The point is that A WOMAN'S SURNAME IN THIS ERA CANNOT AUTOMATICALLY BE ASSUMED TO BE HER FATHER'S BIRTH SURNAME:
(As her father is easily likely never to have used a family surname himself. eg The House of du Plessis-de Richelieu being something that was only just - and very unevenly - coming into being via marriage & land acquisition at this time; and so is actually retroactively imposed by historians in many cases).
But, for me - the most important point for genealogical recording arguments is that in this era, A MAN'S SURNAME DOESN'T AUTOMATICALLY INDICATE A BLOODLINE either!
sorry for the caps - I use them as bold, not shouting - in the absence of that functionality.
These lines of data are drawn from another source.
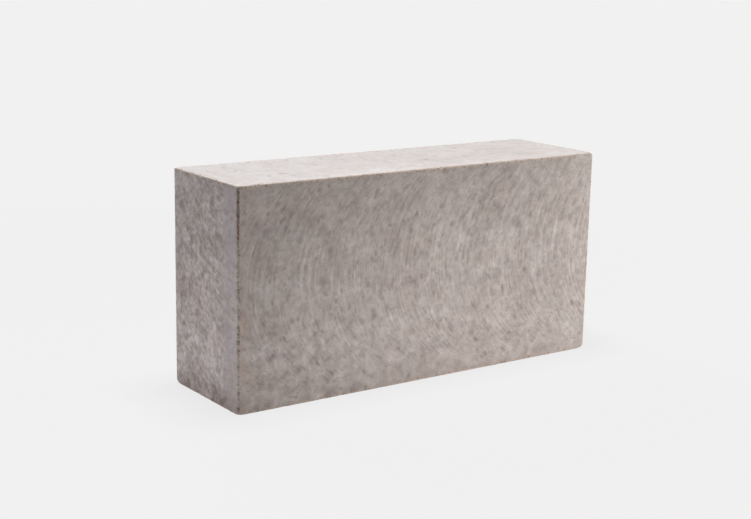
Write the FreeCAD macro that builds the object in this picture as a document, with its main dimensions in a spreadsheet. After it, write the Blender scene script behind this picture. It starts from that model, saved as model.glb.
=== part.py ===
"""A straight refractory firebrick, ground on its faces and stood on its long edge.

The brick is one fired piece: a block of the standard 230 x 114 x 65 mm format with broken
arrises, and with its four foot corners rubbed off by handling and setting down.
Millimetres, +Z up, X along the length, Y through the thickness. The origin is the middle
of the face that the brick stands on.
"""

import FreeCAD, Part
import Sketcher
import enum
import os

NODE = "firebrick"
PARTS_FOLDER = "parts"

SIZES = {
    # The format. The brick stands on edge, so its 114 mm width is its height here.
    "brick_length": 230.0,
    "brick_thickness": 65.0,
    "brick_height": 114.0,
    # Radii to which the arrises are broken: the four upright ones, those round the top
    # face and those round the foot.
    "upright_arris": 1.2,
    "top_arris": 0.7,
    "foot_arris": 0.9,
    # Each foot corner is rubbed to a patch of a ball. The patch reaches this far along the
    # two level arrises that meet there, and this far up the upright one.
    "rub_along": 6.0,
    "rub_up": 3.0,
    "rub_ball_radius": 11.0,
}

# Where the ball's centre lies so that the ball crosses the arrises at those two reaches:
# its inset from both upright faces of the corner, and its height above the foot.
RUB_SLOPE = "(sizes.rub_along / sizes.rub_up)"
RUB_BISECTOR = "((sizes.rub_along^2 + sizes.rub_up^2) / (2 * sizes.rub_up))"
BALL_ROOT = f"sqrt((2 + {RUB_SLOPE}^2) * sizes.rub_ball_radius^2 - 2 * {RUB_BISECTOR}^2)"
BALL_INSET = f"({RUB_SLOPE} * {RUB_BISECTOR} + {BALL_ROOT}) / (2 + {RUB_SLOPE}^2)"
BALL_HEIGHT = f"({RUB_SLOPE} * {BALL_INSET} + sizes.rub_up - {RUB_BISECTOR})"
# The cutter goes on outside the block by half of what the ball stands out below the foot.
OVERRUN = f"(sizes.rub_ball_radius - {BALL_HEIGHT}) / 2"

QUARTER_TURN = 90.0
FOOT_CORNERS = 4
TOLERANCE = 1e-4


class Point(enum.IntEnum):
    """A sketch's own numbers for the points of a line or arc."""
    START = 1
    END = 2
    CENTRE = 3


class Own(enum.IntEnum):
    """What every sketch has of its own. Its X axis starts at its origin."""
    X_AXIS = -1


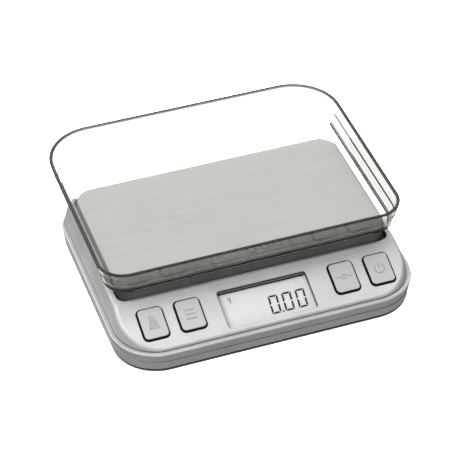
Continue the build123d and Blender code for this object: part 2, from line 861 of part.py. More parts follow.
with BuildPart() as lcd_gasket:
    with BuildSketch(below_panel(glass_depth)):
        with Locations(glass_middle):
            Rectangle(glass_width, glass_length)
        with Locations((window_x, -(window_start + window_end) / 2)):
            RectangleRounded(
                window_width + 2 * gasket_overlap,
                window_length + 2 * gasket_overlap,
                window_corner_radius,
                mode=Mode.SUBTRACT,
            )
    extrude(amount=gasket_thickness)
save(lcd_gasket, "lcd_gasket")

with BuildPart() as zebra_strips:
    with BuildSketch(below_panel(board_depth)):
        with Locations(glass_middle):
            with GridLocations(0, glass_length - zebra_width - 2 * zebra_inset, 1, 2):
                Rectangle(window_width - 2 * zebra_end_inset, zebra_width)
    extrude(amount=zebra_height)
save(zebra_strips, "zebra_strips")

# Switches under the keys
with BuildPart() as switch_bodies:
    with BuildSketch(below_panel(board_depth)):
        with Locations(*key_centres):
            Rectangle(switch_side, switch_side)
            Circle(plunger_radius + plunger_clearance, mode=Mode.SUBTRACT)
    extrude(amount=switch_height)
save(switch_bodies, "switch_bodies")

# Keys: hollow caps with a flange under the panel and a stem over the switch's plunger
for name, x in key_places.items():
    with BuildPart() as key_cap:
        with BuildSketch(below_panel(key_flange_bottom)):
            with Locations((x, -key_middle)):
                RectangleRounded(key_width, key_length, key_corner_radius)
        extrude(amount=key_flange_bottom + key_proud)
        fillet(key_cap.faces().sort_by(panel_out)[-1].edges(), key_edge_radius)
        with BuildSketch(below_panel(key_flange_bottom)):
            with Locations((x, -key_middle)):
                RectangleRounded(key_width + 2 * key_flange, key_length + 2 * key_flange, key_corner_radius)
        extrude(amount=key_flange_thickness)
        with BuildSketch(below_panel(key_flange_bottom)):
            with Locations((x, -key_middle)):
                Rectangle(key_width - 2 * key_side_wall, key_length - 2 * key_side_wall)
        extrude(amount=key_flange_bottom + key_proud - key_skin, mode=Mode.SUBTRACT)
        with BuildSketch(below_panel(key_stem_end)):
            with Locations((x, -key_middle)):
                Circle(key_stem_radius)
        extrude(amount=key_stem_end + key_proud - key_skin)
    save(key_cap, f"key_{name}")

    with BuildPart() as plunger:
        with BuildSketch(below_panel(switch_top + plunger_engagement)):
            with Locations((x, -key_middle)):
                Circle(plunger_radius)
        extrude(amount=switch_top + plunger_engagement - key_stem_end)
    save(plunger, f"plunger_{name}")
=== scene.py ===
import json
import math

import bmesh
import bpy
from mathutils import Matrix, Vector


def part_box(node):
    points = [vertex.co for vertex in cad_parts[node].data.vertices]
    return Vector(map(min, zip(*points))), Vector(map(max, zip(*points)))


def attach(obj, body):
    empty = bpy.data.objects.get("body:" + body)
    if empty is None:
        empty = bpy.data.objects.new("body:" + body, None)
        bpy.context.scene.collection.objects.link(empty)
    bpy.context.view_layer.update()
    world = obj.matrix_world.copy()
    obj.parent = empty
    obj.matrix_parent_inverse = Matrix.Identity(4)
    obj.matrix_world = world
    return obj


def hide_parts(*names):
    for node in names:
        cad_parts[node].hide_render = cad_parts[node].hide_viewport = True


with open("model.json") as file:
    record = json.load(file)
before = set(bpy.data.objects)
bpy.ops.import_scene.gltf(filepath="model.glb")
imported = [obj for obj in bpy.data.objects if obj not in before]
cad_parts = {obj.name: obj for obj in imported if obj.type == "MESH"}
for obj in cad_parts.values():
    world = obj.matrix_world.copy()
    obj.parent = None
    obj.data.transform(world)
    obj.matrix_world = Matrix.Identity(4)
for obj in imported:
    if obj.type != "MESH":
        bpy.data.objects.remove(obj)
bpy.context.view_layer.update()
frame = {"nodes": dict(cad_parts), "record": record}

# Sizes and places of the scale are in millimetres, as in the part's source. MM turns them into metres.
MM = 0.001
nodes = frame["nodes"]

# Case
RIM_HEIGHT = 10.2
ledge_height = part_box("top_shell")[1].z / MM

# Control panel: its tilt, its top edge and the way it faces
PANEL_TILT = math.radians(20)
CREASE_TO_PLATE = 1.7
crease_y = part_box("platform_plate")[0].y / MM - CREASE_TO_PLATE
panel_normal = Vector((0, -math.sin(PANEL_TILT), math.cos(PANEL_TILT)))

# Painted shade, near black, on the walls of the panel's openings: the depths where it starts and is full, and
# its limits
KEY_GAP_SHADE_DEPTHS = (0.04, 0.14)
WINDOW_WALL_SHADE_DEPTHS = (0.25, 0.50)
OPENING_SHADE_LEFT, OPENING_SHADE_RIGHT = -55.1, 56.2
OPENING_SHADE_FRONT, OPENING_SHADE_BACK = -57.0, -35.3
KEY_GAP_SHADE_FRONT = -54.9
OPENING_SHADE_EDGE = 0.2
WINDOW_EDGE = 1.0

# Painted shade in the crease at the foot of the raised part: its height from the rim, and its stops of
# (position, brightness)
CREASE_SHADE_BOTTOM, CREASE_SHADE_TOP = -0.04, 1.0
CREASE_SHADE_STOPS = ((0.0, 1.0), (0.03, 1.0), (0.06, 0.22), (0.30, 0.30), (0.62, 0.85), (1.0, 1.0))

# Display: its face from the panel's, the height of the print and painted shadow on it, the digits, the unit,
# and a painted shadow, a dark strip along its upper edge for the shade of the window's wall
GLASS_FACE = -3.2
INK_AND_SHADOW_LOW, INK_AND_SHADOW_HIGH = GLASS_FACE + 0.004, GLASS_FACE + 0.03
DIGIT_WIDE, DIGIT_HIGH, DIGIT_PITCH = 4.2, 8.6, 5.92
DIGITS_LEFT, DIGITS_TOP = 0.95, 10.7
STROKE, GAP, SLANT, MIDDLE_CUT = 0.86, 0.20, 0.075, 0.45
DOT_SIDE, DOT_GAP = 0.75, 0.25
UNIT_X, UNIT_S, UNIT_RADIUS, UNIT_STROKE = -14.75, 7.95, 0.55, 0.24
UNIT_RISE, UNIT_DROP = 0.65, 1.05
SHADOW_STRIP_LEFT, SHADOW_STRIP_RIGHT, SHADOW_STRIP_TOP, SHADOW_STRIP_FOOT = -19.6, 22.6, 4.5, 5.2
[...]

Erica =Sharon to me the birth surname should be blank only if there wasn't one. ?= I agree completely.
& In the cases where there is a Birth Surname, and there has been no further recorded name change, I fill in the duplicate on the Last Name/Surname field too, partly because it upsets the genealogists so much to have the brackets imposed around a woman's maiden name, & I do try not to upset them where I don't have to. :-)
There is some special code for the use of brackets apparently in pedigrees. Unfortunately that code changed according to the genealogical system used, so a use assigned in one system is contradicted by another system -confusing if you read records. So best to avoid and rely on customized display options IMO. Sorry for the digression.